A PricewaterhouseCoopers report last year said that over the next five years, newspapers will lose $13 billion losing about 32 percent of its advertising revenue to digital. At the same time the global entertainment and media market as a whole will grow by 2.7 percent. How are newspapers making up for those loses?
Starting in January 2011, a visitor to NYTimes.com discovered that they can now only view a certain number of articles free each month. To read more, they must pay a flat fee for unlimited access.
The New York Times has also released the Times Reader 2.0, powered by Adobe AIR. It is a downloadable software application offering a digital experience of The Times. It works on Windows, Mac OS or Linux and is delivered to your computer in less than a minute. Limited access is free, but full access to content cost $3.45 per week.
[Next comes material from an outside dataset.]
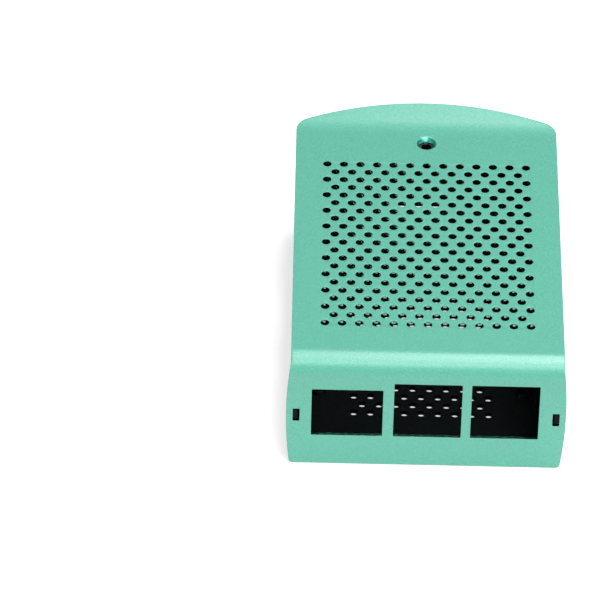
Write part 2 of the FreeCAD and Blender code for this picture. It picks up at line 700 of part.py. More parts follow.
def make_base():
    body = new_body("base_folded")
    pad(body, u_profile(body), "base_fold", "base_end - wall_front", reverse=True)

    relief = new_sketch(body, "rear_relief", "XY_Plane", "base_bend")
    rectangle(relief, "0", "base_end - base_bend", "base_width + 2 * base_sheet", "base_bend * 2")
    pocket(body, relief, "rear_relief_cut", "base_bend * 2")

    wall = rear_fold(body, "rear_profile", "wall_top - wall_drop", False)
    pad(body, wall, "rear_wall", "rear_width", symmetric=True)
    tongue = rear_fold(body, "tongue_profile", "wall_top", True)
    pad(body, tongue, "tongue", "tongue_width", symmetric=True)

    tabs = new_sketch(body, "tabs", "XZ_Plane", "-1 * (wall_front + base_sheet)")
    for side in ("-1 * wall_middle", "wall_middle"):
        rectangle(tabs, side, "tab_sill", "base_sheet", "tab_height")
    pad(body, tabs, "front_tabs", "wall_front + base_sheet - tab_recess")

    front = size("wall_front")
    top = size("wall_top")

    def wall_corner(edge):
        middle = edge.CenterOfMass
        return abs(middle.y - front) < 0.01 and abs(middle.z - top) < 0.01

    round_edges(body, "wall_corners", "front_bend", wall_corner)

    seat = new_sketch(body, "nut_place", "XY_Plane", "wall_top")
    circle(seat, "0", "screw_from_face", "nut_shank + 2 * nut_gap")
    pocket(body, seat, "nut_seat", "base_sheet * 2")

    sockets = new_sketch(body, "side_sockets", "YZ_Plane", "base_sheet * 2 - base_width / 2")
    rectangle(sockets, "board_rear - power_from_rear", "side_sill", "power_width", "power_height")
    rectangle(sockets, "board_rear - video_from_rear", "side_sill", "video_width", "video_height")
    circle(sockets, "board_rear - sound_from_rear", "board_top + sound_rise", "sound_hole")
    pocket(body, sockets, "socket_cut", "base_sheet * 3")

    card = new_sketch(body, "card_slot", "XZ_Plane", "2 * base_sheet - base_end")
    rectangle(card, "board_offset", "card_sill", "card_width", "card_height")
    pocket(body, card, "card_cut", "base_sheet * 3")

    collars = new_sketch(body, "collar_places", "XY_Plane", "base_sheet / 2")
    threads = new_sketch(body, "thread_places", "XY_Plane", "base_sheet + collar_height")
    for side in ("board_offset - hole_spacing_across / 2", "board_offset + hole_spacing_across / 2"):
        for along in ("board_hole_rear - hole_spacing_along", "board_hole_rear"):
            circle(collars, side, along, "collar_size")
            circle(threads, side, along, "board_hole")
    pad(body, collars, "collars", "base_sheet / 2 + collar_height")
    pocket(body, threads, "threads")

    vents = vent_field("floor_vents", "0", "board_offset", "floor_vent_front",
                       "floor_vent_columns", "floor_vent_rows", "base_sheet")
    return perforated("base", body, vents)


# Nut pressed into the tongue from below, with its shank flush with the tongue's top

def make_nut():
    body = new_body("cover_nut")
    sketch = new_sketch(body, "nut_profile", "XZ_Plane", "-1 * screw_from_face")
    bore = size("nut_bore / 2")
    head = size("nut_head / 2")
    shank = size("nut_shank / 2")
    chamfer = size("nut_chamfer")
    seat = size("tongue_under")
    low = size("tongue_under - nut_head_height")
    high = size("wall_top")
    corners = [
        V(bore, low, 0),
        V(head - chamfer, low, 0),
        V(head, low + chamfer, 0),
        V(head, seat, 0),
        V(shank, seat, 0),
        V(shank, high, 0),
        V(bore, high, 0),
    ]
    count = len(corners)
    lines = []
    for number in range(count):
        line = Part.LineSegment(corners[number], corners[(number + 1) % count])
        lines.append(sketch.addGeometry(line))
    under, rim, shoulder, neck, end, wall = (lines[number] for number in (0, 2, 3, 4, 5, 6))
    for number in range(count):
        after = lines[(number + 1) % count]
        sketch.addConstraint(Sketcher.Constraint("Coincident", lines[number], 2, after, 1))
    for line in (under, shoulder, end):
        sketch.addConstraint(Sketcher.Constraint("Horizontal", line))
    for line in (rim, neck, wall):
        sketch.addConstraint(Sketcher.Constraint("Vertical", line))
    tie(sketch, "DistanceX", -1, 1, under, 1, "nut_bore / 2")
    tie(sketch, "DistanceX", -1, 1, rim, 1, "nut_head / 2")
    tie(sketch, "DistanceX", -1, 1, neck, 1, "nut_shank / 2")
    tie(sketch, "DistanceX", under, 2, rim, 1, "nut_chamfer")
    tie(sketch, "DistanceY", under, 2, rim, 1, "nut_chamfer")
    tie(sketch, "DistanceY", -1, 1, under, 1, "tongue_under - nut_head_height")
    tie(sketch, "DistanceY", -1, 1, shoulder, 1, "tongue_under")
    tie(sketch, "DistanceY", -1, 1, end, 1, "wall_top")
    turned = body.newObject("PartDesign::Revolution", "nut_turned")
    turned.Profile = sketch
    turned.ReferenceAxis = (sketch, ["V_Axis"])
    turned.Angle = 360
    doc.recompute()
    return body


# Build, check and write each piece

pieces = [make_base(), make_cover(), make_nut()]
doc.recompute()

for item in doc.Objects:
    if "Invalid" in item.State or "Error" in item.State:
        raise RuntimeError("%s failed: %s" % (item.Name, item.State))

os.makedirs("parts", exist_ok=True)
for piece in pieces:
    shape = piece.Shape
    if shape.isNull() or not shape.isValid() or len(shape.Solids) != 1:
        raise RuntimeError("%s is not one valid solid" % piece.Label)
    shape.exportStep("parts/%s.step" % piece.Label)
    box = shape.BoundBox
    corners = (box.XMin, box.YMin, box.ZMin, box.XMax, box.YMax, box.ZMax)
    print("%-10s volume %9.2f  box %s" % (piece.Label, shape.Volume, [round(c, 2) for c in corners]))
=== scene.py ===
import math

import bmesh
import bpy
from mathutils import Matrix, Vector
from mathutils.geometry import delaunay_2d_cdt


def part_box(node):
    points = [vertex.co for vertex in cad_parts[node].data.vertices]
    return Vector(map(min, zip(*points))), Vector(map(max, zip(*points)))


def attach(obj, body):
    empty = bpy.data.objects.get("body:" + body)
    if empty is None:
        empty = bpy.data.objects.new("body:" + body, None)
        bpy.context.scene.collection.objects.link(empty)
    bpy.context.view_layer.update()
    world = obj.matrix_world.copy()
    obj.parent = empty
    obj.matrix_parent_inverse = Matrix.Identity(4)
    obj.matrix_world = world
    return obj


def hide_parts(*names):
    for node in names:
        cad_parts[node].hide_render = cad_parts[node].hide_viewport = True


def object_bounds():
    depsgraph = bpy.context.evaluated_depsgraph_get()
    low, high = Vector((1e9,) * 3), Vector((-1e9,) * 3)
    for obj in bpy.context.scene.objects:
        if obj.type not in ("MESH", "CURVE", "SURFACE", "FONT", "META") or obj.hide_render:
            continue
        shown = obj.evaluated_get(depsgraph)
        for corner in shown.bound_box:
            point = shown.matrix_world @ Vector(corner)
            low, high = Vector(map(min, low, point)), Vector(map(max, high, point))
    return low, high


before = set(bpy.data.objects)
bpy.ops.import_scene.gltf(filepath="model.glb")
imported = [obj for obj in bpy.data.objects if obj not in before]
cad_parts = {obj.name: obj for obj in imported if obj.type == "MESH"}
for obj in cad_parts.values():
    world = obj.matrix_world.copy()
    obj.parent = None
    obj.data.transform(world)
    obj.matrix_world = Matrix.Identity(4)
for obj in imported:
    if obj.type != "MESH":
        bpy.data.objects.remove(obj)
cad_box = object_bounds()

MM = 0.001

# Sizes of the two folded sheets, in millimetres. They are those of the part's own table, but
# for the vents' radii and the gap at a tab's outside, which are matched to the photograph.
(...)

Then after revolutionizing computer, music and smartphone industries Steve Jobs steps in to save the newspaper. He is kind of quoted in The New York Times as saying, “Steve believes in old media companies and wants them to do well,” said a person who has seen the device and is familiar with Apple’s marketing plan for it, but who did not want to be named because talking about it might alienate him from the company. “He believes democracy is hinged on a free press and that depends on there being a professional press.”
How much does it cost to keep a professional press? The Wall Street Journal iPad app bills itself as free, but clicking on the more info button reveals that is for limited content. Full access will cost you $17.29 a month. Will consumers pay?